*INFORMATION SHOWN*.
═══

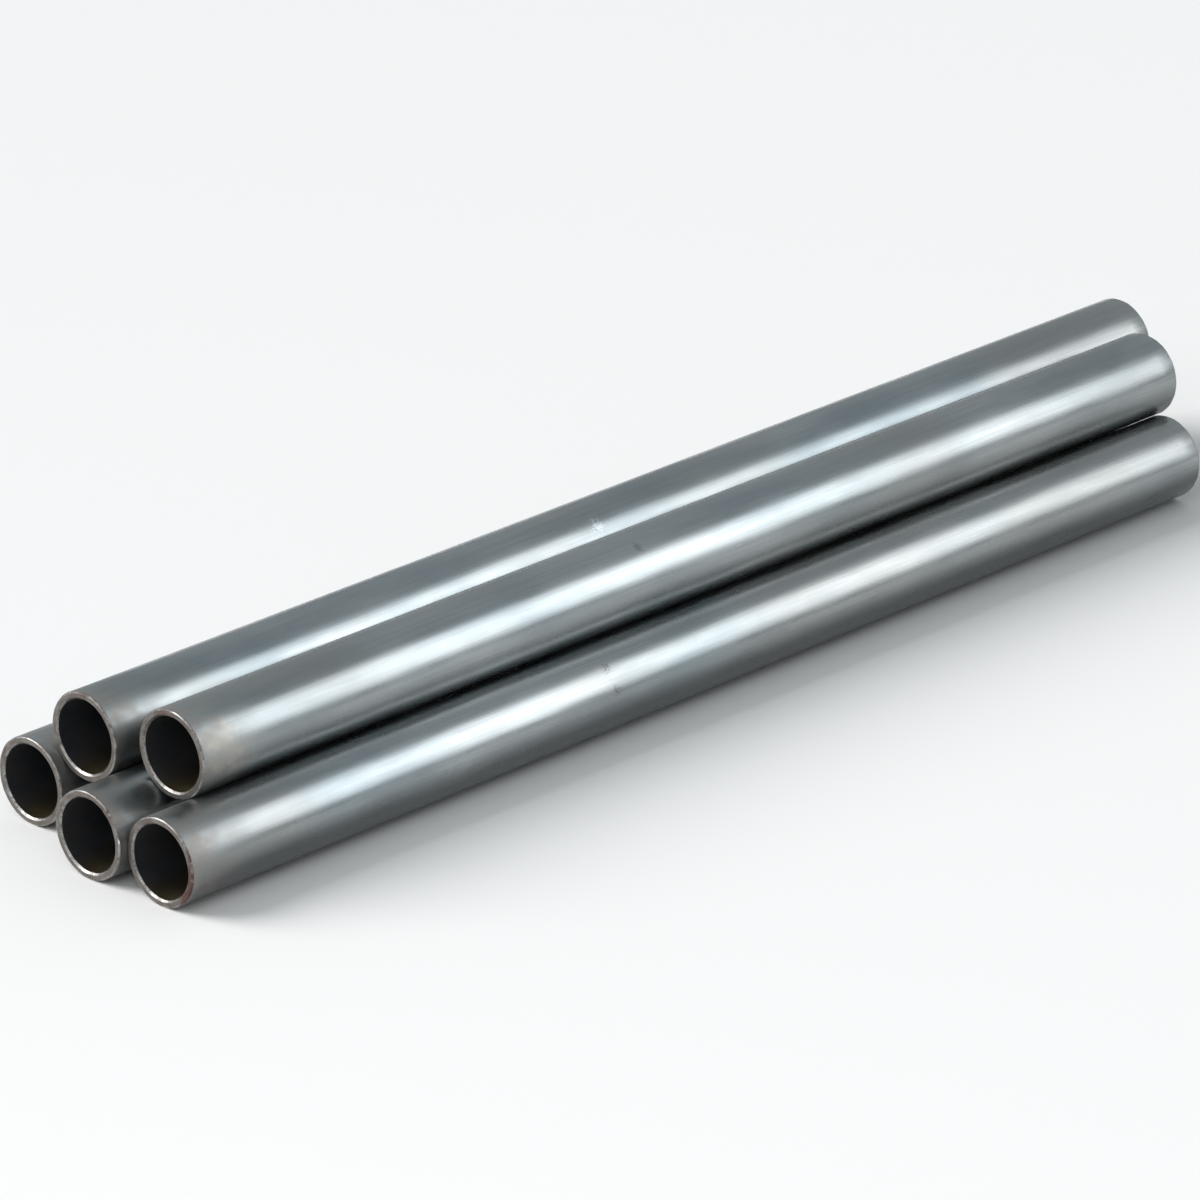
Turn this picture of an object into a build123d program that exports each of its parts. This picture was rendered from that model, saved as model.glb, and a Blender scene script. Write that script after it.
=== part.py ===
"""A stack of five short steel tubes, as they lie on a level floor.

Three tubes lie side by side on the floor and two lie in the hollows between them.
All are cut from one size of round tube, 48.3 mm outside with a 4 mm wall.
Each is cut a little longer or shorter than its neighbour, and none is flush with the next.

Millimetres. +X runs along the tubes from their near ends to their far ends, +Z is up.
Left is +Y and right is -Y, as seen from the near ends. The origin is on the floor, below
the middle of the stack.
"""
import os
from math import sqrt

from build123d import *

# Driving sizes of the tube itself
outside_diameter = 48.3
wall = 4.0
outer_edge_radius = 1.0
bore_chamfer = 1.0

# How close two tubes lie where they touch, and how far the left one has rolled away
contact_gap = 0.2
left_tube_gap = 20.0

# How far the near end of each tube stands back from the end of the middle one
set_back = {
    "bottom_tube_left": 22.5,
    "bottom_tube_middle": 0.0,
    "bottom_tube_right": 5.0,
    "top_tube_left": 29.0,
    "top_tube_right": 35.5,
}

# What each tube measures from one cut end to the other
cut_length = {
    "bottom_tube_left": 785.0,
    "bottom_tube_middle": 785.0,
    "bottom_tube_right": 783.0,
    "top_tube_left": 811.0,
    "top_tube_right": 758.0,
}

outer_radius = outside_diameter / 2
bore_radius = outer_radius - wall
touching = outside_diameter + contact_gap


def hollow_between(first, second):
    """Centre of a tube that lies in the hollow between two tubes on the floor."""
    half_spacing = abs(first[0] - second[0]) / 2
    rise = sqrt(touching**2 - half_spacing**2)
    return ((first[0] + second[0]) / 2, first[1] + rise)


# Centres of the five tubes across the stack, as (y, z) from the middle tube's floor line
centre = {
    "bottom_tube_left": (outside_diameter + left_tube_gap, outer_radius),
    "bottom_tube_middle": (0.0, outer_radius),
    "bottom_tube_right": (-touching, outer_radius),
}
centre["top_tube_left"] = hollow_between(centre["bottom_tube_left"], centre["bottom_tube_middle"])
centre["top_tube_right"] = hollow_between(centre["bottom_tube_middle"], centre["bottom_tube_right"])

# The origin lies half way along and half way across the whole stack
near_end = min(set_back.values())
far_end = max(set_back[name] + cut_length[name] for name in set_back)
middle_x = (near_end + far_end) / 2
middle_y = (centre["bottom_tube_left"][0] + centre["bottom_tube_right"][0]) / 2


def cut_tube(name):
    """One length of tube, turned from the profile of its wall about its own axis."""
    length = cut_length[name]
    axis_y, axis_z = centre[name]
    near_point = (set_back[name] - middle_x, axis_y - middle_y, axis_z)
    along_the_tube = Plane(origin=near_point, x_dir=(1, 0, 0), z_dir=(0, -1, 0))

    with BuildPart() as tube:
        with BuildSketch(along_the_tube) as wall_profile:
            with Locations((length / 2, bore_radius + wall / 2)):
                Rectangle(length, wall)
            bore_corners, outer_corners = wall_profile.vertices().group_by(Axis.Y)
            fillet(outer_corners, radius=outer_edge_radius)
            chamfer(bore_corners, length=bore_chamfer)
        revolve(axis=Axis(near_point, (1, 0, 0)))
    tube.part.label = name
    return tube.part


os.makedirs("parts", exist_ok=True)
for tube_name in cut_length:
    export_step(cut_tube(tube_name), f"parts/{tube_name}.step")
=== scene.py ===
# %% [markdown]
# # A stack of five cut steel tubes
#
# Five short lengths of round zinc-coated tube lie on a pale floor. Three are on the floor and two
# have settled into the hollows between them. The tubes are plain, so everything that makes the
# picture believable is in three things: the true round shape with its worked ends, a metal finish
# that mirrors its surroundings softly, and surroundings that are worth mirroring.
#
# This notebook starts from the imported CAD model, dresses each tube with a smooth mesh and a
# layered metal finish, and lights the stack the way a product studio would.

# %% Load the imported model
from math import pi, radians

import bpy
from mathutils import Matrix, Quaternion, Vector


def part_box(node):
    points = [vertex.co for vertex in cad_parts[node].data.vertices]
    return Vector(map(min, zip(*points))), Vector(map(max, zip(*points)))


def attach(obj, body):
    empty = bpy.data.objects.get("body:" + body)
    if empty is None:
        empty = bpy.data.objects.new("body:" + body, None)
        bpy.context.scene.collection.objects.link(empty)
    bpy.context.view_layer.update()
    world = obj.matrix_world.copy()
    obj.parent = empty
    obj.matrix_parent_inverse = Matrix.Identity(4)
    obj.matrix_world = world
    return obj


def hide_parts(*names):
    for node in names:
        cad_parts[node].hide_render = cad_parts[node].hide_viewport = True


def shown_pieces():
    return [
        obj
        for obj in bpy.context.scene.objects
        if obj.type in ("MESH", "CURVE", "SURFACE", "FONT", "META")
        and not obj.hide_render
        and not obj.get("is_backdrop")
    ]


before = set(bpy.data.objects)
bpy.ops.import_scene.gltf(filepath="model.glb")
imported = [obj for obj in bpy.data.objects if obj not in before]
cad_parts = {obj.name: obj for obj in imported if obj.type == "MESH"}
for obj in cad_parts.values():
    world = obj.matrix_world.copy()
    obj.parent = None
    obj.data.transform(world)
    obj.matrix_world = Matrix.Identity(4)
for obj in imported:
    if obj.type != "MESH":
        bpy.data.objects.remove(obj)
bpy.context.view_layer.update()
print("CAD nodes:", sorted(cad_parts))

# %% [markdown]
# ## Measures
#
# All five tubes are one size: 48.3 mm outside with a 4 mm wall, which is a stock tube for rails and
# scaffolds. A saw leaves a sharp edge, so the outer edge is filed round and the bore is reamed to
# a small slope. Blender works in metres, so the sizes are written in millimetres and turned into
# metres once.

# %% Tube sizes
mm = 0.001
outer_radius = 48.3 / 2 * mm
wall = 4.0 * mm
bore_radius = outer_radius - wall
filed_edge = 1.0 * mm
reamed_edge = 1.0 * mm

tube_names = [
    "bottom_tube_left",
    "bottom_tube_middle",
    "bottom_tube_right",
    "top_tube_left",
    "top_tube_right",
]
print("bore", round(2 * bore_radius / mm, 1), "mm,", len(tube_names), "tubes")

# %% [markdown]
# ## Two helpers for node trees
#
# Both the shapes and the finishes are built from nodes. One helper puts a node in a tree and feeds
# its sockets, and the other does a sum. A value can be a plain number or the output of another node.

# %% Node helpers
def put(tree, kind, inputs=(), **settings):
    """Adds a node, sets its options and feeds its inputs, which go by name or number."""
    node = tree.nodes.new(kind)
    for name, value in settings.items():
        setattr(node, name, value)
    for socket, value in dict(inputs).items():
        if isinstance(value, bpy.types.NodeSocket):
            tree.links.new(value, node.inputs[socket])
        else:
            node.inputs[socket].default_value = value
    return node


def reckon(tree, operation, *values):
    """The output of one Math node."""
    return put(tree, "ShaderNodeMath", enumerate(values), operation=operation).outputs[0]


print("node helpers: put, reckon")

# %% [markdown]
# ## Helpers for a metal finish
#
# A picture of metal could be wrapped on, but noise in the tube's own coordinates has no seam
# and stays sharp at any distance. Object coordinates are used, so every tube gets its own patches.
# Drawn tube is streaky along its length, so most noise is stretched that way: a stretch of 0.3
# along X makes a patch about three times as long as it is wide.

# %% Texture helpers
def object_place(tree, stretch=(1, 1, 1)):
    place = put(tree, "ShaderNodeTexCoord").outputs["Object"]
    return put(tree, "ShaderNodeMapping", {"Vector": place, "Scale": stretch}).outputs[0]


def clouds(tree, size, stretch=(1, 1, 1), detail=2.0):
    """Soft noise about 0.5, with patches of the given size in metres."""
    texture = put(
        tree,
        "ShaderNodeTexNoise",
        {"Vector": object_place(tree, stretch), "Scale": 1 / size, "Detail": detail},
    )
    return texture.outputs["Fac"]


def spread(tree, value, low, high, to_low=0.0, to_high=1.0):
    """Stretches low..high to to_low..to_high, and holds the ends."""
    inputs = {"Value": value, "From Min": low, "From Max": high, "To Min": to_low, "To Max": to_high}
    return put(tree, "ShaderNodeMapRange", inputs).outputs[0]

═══

Extract exactly and only these lines: the line containing "with BuildPart() as", the line containing "if empty is", and every line between them.

    with BuildPart() as tube:
        with BuildSketch(along_the_tube) as wall_profile:
            with Locations((length / 2, bore_radius + wall / 2)):
                Rectangle(length, wall)
            bore_corners, outer_corners = wall_profile.vertices().group_by(Axis.Y)
            fillet(outer_corners, radius=outer_edge_radius)
            chamfer(bore_corners, length=bore_chamfer)
        revolve(axis=Axis(near_point, (1, 0, 0)))
    tube.part.label = name
    return tube.part


os.makedirs("parts", exist_ok=True)
for tube_name in cut_length:
    export_step(cut_tube(tube_name), f"parts/{tube_name}.step")
=== scene.py ===
# %% [markdown]
# # A stack of five cut steel tubes
#
# Five short lengths of round zinc-coated tube lie on a pale floor. Three are on the floor and two
# have settled into the hollows between them. The tubes are plain, so everything that makes the
# picture believable is in three things: the true round shape with its worked ends, a metal finish
# that mirrors its surroundings softly, and surroundings that are worth mirroring.
#
# This notebook starts from the imported CAD model, dresses each tube with a smooth mesh and a
# layered metal finish, and lights the stack the way a product studio would.

# %% Load the imported model
from math import pi, radians

import bpy
from mathutils import Matrix, Quaternion, Vector


def part_box(node):
    points = [vertex.co for vertex in cad_parts[node].data.vertices]
    return Vector(map(min, zip(*points))), Vector(map(max, zip(*points)))


def attach(obj, body):
    empty = bpy.data.objects.get("body:" + body)
    if empty is None:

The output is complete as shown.